**3D code data:**

## START

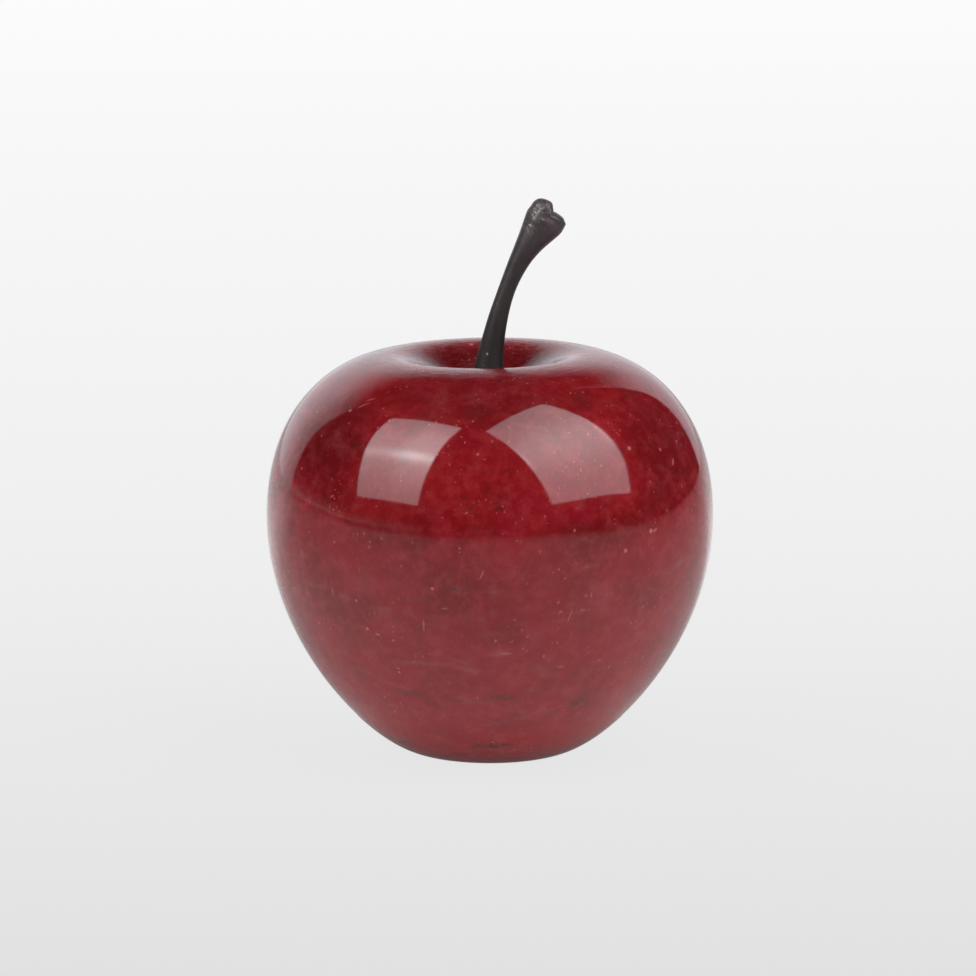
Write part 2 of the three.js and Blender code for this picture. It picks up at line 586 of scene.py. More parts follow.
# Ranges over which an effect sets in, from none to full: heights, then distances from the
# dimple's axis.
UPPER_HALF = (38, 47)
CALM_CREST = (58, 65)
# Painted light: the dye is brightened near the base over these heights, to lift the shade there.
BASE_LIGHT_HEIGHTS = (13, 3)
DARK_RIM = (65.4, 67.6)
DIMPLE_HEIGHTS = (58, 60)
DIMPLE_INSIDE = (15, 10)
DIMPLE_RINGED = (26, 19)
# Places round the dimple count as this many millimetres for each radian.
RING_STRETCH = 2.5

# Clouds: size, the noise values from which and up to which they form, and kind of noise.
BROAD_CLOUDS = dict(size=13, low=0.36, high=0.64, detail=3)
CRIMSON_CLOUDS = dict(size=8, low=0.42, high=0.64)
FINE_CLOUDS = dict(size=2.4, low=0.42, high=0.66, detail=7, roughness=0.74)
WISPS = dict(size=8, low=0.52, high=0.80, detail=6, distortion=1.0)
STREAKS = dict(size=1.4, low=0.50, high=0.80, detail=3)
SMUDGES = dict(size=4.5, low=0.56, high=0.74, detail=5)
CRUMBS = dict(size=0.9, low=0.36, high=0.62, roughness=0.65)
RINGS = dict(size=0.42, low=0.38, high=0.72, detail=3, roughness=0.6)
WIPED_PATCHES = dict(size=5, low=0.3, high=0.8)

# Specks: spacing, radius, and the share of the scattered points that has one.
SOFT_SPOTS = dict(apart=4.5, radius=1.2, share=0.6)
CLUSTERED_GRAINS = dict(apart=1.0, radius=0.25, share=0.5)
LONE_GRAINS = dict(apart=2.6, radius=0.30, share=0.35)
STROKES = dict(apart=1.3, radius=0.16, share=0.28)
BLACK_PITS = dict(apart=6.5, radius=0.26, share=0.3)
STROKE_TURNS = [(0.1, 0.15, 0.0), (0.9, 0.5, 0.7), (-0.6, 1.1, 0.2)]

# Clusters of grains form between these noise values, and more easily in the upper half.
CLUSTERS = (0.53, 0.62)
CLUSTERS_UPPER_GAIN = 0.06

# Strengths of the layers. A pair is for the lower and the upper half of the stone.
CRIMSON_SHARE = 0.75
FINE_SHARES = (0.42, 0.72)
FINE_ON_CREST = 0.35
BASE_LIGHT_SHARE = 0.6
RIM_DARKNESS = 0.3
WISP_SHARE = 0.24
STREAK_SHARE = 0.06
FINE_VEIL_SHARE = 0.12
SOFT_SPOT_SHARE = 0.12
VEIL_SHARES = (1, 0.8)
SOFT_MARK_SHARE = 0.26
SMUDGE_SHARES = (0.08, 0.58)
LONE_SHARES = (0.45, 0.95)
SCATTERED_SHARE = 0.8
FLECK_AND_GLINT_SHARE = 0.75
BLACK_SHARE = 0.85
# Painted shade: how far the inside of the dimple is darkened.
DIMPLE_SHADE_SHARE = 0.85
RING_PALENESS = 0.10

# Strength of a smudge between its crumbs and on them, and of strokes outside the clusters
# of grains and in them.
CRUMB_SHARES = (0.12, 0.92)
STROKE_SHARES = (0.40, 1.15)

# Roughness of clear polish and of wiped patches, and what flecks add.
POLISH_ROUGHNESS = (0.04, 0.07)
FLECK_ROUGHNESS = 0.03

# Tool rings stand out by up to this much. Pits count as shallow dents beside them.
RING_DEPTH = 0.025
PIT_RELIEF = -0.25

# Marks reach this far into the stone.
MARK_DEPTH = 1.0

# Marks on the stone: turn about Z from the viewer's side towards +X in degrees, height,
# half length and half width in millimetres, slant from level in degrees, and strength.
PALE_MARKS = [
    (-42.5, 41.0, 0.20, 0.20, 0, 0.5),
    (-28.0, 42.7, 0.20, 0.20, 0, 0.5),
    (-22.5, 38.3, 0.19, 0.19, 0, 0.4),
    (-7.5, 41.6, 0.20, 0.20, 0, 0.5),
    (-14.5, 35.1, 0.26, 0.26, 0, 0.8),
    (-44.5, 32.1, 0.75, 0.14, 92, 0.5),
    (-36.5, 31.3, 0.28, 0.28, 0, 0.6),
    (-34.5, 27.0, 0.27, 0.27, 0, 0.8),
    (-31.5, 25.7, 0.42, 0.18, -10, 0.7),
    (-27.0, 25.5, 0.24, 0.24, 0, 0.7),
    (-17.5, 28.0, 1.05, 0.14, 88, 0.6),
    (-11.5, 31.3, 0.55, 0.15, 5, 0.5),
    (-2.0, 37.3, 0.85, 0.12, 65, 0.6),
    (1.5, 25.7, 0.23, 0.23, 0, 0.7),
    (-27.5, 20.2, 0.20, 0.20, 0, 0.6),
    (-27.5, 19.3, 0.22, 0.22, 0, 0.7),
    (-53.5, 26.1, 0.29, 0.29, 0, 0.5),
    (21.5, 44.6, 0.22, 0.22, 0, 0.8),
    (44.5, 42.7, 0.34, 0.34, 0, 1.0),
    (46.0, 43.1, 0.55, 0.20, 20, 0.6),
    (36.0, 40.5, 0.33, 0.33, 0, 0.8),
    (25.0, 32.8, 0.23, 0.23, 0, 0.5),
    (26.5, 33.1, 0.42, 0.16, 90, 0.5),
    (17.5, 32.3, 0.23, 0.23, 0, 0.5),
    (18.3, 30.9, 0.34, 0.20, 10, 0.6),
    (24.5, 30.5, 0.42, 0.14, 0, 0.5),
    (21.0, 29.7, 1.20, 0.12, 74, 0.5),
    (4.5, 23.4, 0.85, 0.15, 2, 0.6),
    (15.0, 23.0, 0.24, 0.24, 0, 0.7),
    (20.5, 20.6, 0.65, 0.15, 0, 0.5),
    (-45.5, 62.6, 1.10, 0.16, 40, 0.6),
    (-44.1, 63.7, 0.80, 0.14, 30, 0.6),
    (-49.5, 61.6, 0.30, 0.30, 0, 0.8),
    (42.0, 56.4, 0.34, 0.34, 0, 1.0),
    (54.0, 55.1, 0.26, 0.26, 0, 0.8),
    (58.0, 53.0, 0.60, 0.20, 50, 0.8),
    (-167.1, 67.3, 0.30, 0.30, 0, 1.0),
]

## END
## START

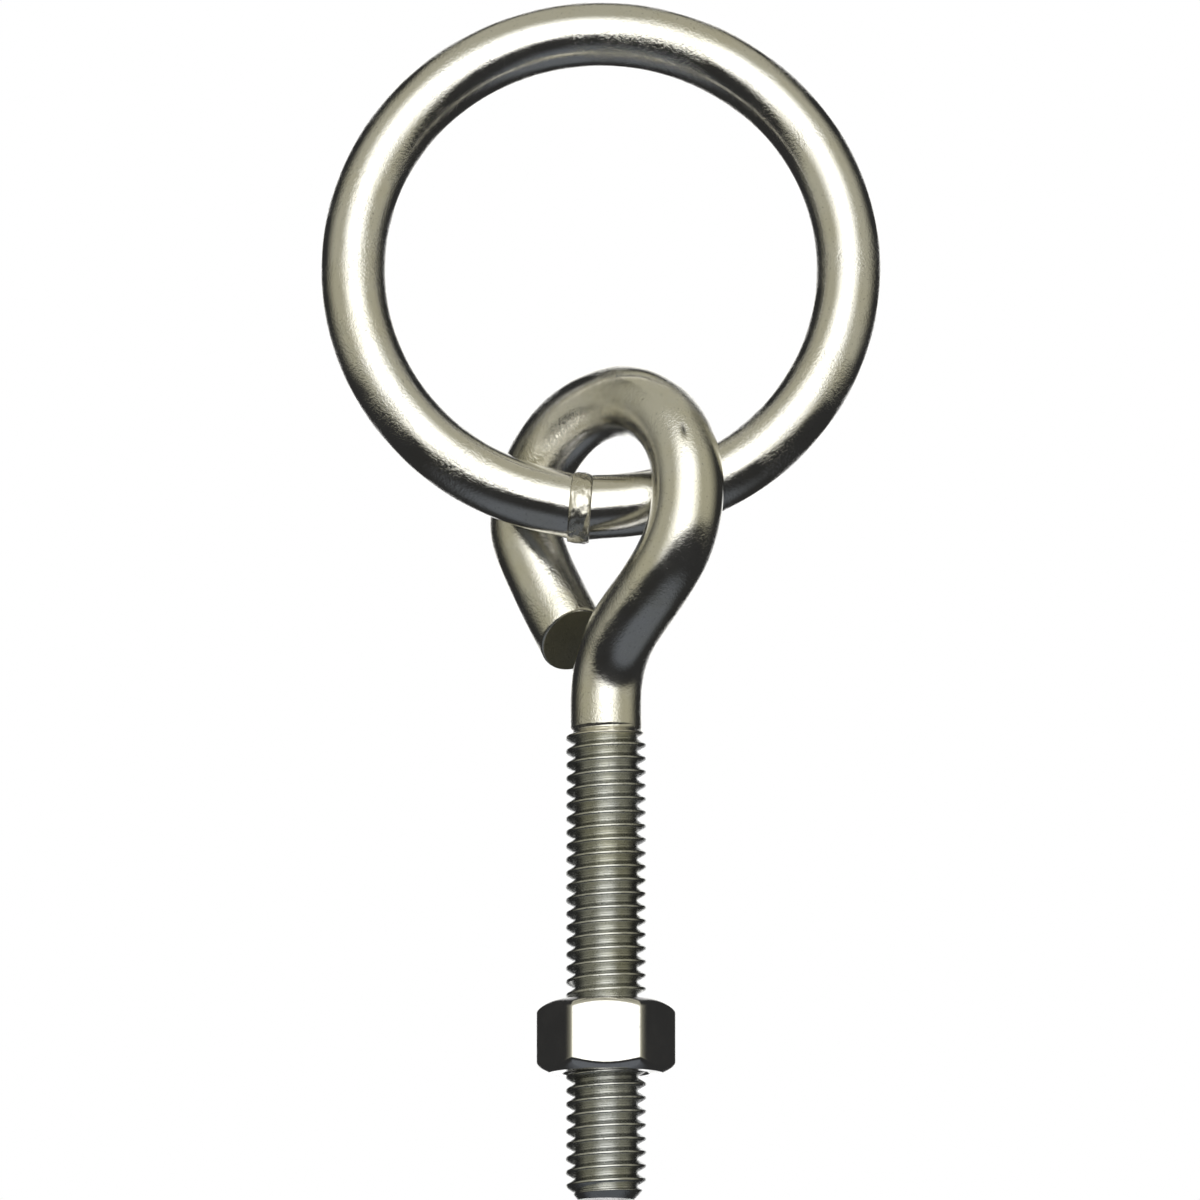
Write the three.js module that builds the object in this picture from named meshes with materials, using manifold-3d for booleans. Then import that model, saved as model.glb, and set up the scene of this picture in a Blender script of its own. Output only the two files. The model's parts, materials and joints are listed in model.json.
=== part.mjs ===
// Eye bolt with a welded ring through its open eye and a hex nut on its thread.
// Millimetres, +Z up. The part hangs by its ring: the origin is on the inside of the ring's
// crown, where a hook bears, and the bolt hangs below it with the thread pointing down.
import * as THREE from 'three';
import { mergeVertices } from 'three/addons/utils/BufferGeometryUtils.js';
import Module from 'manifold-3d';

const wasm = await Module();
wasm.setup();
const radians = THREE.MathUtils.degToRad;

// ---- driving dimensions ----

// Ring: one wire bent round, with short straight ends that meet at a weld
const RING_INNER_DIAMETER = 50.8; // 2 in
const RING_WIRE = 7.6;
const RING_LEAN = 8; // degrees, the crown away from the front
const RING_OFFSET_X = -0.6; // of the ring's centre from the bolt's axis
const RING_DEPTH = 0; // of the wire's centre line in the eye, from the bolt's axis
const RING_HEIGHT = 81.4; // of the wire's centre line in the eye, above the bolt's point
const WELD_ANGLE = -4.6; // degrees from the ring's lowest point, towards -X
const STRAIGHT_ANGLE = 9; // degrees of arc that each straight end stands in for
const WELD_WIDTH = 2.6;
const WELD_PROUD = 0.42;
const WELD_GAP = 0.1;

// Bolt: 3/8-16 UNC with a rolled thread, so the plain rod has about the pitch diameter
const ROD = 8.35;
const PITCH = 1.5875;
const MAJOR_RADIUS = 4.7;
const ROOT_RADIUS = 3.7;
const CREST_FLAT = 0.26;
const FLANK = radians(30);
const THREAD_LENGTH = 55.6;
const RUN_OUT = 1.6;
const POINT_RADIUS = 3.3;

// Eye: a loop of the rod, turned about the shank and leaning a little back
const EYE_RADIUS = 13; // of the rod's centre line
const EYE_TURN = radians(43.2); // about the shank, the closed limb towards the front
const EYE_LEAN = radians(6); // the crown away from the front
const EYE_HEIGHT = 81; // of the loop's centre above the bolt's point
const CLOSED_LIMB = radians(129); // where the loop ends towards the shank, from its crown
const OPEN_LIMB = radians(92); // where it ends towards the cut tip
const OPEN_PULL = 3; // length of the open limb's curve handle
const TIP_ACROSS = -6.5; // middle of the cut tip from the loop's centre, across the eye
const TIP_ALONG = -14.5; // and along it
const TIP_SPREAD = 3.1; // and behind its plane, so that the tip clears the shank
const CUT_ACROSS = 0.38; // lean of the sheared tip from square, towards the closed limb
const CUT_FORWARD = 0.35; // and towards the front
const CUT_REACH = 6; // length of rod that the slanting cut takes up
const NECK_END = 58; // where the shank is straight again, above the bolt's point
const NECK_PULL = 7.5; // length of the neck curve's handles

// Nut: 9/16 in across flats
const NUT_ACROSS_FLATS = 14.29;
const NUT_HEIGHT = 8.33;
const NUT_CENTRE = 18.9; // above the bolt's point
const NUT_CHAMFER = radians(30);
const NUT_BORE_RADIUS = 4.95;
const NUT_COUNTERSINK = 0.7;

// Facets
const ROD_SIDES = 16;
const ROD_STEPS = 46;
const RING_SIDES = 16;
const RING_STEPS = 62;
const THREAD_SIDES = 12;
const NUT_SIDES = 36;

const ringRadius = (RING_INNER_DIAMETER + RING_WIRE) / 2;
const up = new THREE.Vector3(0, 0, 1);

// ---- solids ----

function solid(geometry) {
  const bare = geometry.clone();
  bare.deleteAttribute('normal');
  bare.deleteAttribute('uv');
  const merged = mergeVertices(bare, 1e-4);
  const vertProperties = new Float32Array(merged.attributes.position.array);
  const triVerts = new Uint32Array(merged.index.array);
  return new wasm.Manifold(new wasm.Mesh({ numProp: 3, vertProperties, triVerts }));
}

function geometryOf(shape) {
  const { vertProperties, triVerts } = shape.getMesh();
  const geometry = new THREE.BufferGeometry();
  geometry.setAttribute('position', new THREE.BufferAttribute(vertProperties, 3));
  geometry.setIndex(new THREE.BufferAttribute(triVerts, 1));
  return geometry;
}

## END

Of the entries listed above, reproduce only the lines starting at the line containing "Write part 2" and ending at the line containing "RING_STRETCH = 2.5". Include both, exactly as they stand.

**Answer:**
Write part 2 of the three.js and Blender code for this picture. It picks up at line 586 of scene.py. More parts follow.
# Ranges over which an effect sets in, from none to full: heights, then distances from the
# dimple's axis.
UPPER_HALF = (38, 47)
CALM_CREST = (58, 65)
# Painted light: the dye is brightened near the base over these heights, to lift the shade there.
BASE_LIGHT_HEIGHTS = (13, 3)
DARK_RIM = (65.4, 67.6)
DIMPLE_HEIGHTS = (58, 60)
DIMPLE_INSIDE = (15, 10)
DIMPLE_RINGED = (26, 19)
# Places round the dimple count as this many millimetres for each radian.
RING_STRETCH = 2.5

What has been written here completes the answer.